The USPS says: "The address you provided is not recognized by the US Postal Service as an address we serve. Mail sent to this address may be returned."

It seems to do this for any address that has a letter in the number, not just your address. Providing the +4 of the ZIP requires they identify the actual house, and it prints the message you gave if it can't, and doesn't provide the +4. Honestly, I think the message is more for the cases where you provide #152 and the numbering only goes up to 150, not where you provide 150A and there is a house 150.
posted by smackfu at 7:23 PM on August 15, 2009


Honestly, it depends on how dense your postal carrier is. If they are a jerk, they can send almost anything back. If they are nice, you can get almost anything delivered, as long as you put enough info on the envelope to get it in their mailbag.

(This is one of the inconsistancies in the mailing address scheme- normally, it goes from most "granular" to least.

Person
Building
City, State, Zip, Country

In the case of appt numbers, it goes slightly backwards. I presume there's a reason for

Person
Building Unit
City, State, Zip

Rather than

Person
Unit
Building
City, State, Zip

but I can't see what it is.)
posted by gjc at 6:39 AM on August 16, 2009


It's also possible that they're rejecting the address because the unit is illegal.

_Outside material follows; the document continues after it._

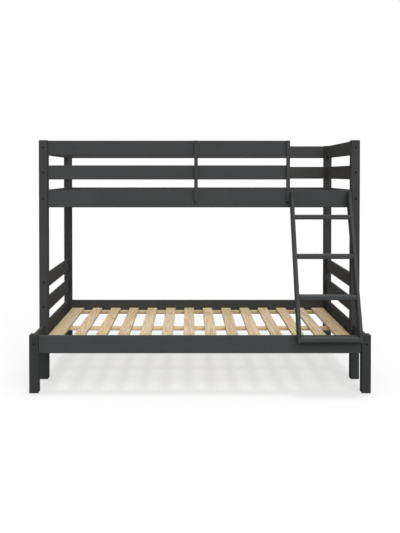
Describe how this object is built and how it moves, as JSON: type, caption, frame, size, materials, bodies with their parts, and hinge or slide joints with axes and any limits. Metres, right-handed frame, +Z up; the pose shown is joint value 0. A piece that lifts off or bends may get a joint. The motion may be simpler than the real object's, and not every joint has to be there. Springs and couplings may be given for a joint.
{
  "type": "bunk bed",
  "caption": "Painted timber bunk bed: a single deck with guard rails above a wider slatted deck, joined by a fixed slanted ladder with flat rungs.",
  "frame": {"origin": "centre of the footprint at floor level, in the middle of the box around the whole bed with its ladder", "axes": "+X along the bed towards the ladder end, +Y from the ladder side towards the back, +Z up"},
  "size_m": [1.98, 1.327, 1.48],
  "materials": {
    "painted_pine": "satin charcoal paint",
    "natural_pine": "planed, unpainted",
    "beech": "raw",
    "black_steel": "black oxide",
    "zinc_plated_steel": "zinc plated"
  },
  "bodies": {
    "root": {"barrel_nuts": "black_steel", "beam_brackets": "zinc_plated_steel", "dowels": "beech", "extension_rail_left": "painted_pine", "extension_rail_right": "painted_pine", "front_leg_left": "painted_pine", "front_leg_right": "painted_pine", "front_post_left": "painted_pine", "front_post_right": "painted_pine", "guard_batten_ladder": "painted_pine", "guard_batten_middle": "painted_pine", "guard_rail_middle_front": "painted_pine", "guard_rail_middle_rear": "painted_pine", "guard_rail_top_front": "painted_pine", "guard_rail_top_rear": "painted_pine", "ladder_rung_1": "painted_pine", "ladder_rung_2": "painted_pine", "ladder_rung_3": "painted_pine", "ladder_rung_4": "painted_pine", "ladder_screws": "zinc_plated_steel", "ladder_stile_left": "painted_pine", "ladder_stile_right": "painted_pine", "leg_bolts": "black_steel", "lower_bearer_front": "natural_pine", "lower_bearer_rear": "natural_pine", "lower_centre_beam": "natural_pine", "lower_end_plank_middle_left": "painted_pine", "lower_end_plank_middle_right": "painted_pine", "lower_end_plank_top_left": "painted_pine", "lower_end_plank_top_right": "painted_pine", "lower_end_rail_left": "painted_pine", "lower_end_rail_right": "painted_pine", "lower_side_rail_front": "painted_pine", "lower_side_rail_rear": "painted_pine", "lower_slats": "natural_pine", "plank_screws": "black_steel", "rail_bolts": "black_steel", "rear_post_left": "painted_pine", "rear_post_right": "painted_pine", "tie_studs": "zinc_plated_steel", "upper_bearer_front": "natural_pine", "upper_bearer_rear": "natural_pine", "upper_end_plank_middle_left": "painted_pine", "upper_end_plank_middle_right": "painted_pine", "upper_end_plank_top_left": "painted_pine", "upper_end_plank_top_right": "painted_pine", "upper_end_rail_left": "painted_pine", "upper_end_rail_right": "painted_pine", "upper_side_rail_front": "painted_pine", "upper_side_rail_rear": "painted_pine", "upper_slats": "natural_pine"}
  },
  "joints": []
}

I once lived in a fourplex that was actually only recognized as a duplex. People I know who work for Canada Post say sometimes the City tells them to only accept mail for the number and not for any suites -- or that all the mail has to just go to the main mail box. YMMV.
posted by acoutu at 8:20 AM on August 16, 2009


My address uses a letter to indicate the unit as there are two condos at this street number. The post office lists us as 123 Main St Unit A, but the number on our house is 123A. We get mail at both versions of the address. We are currently petitioning the city to let us have 121 Main St, because that number is unused and we find the A/B thing confuses a lot of people (Google maps too).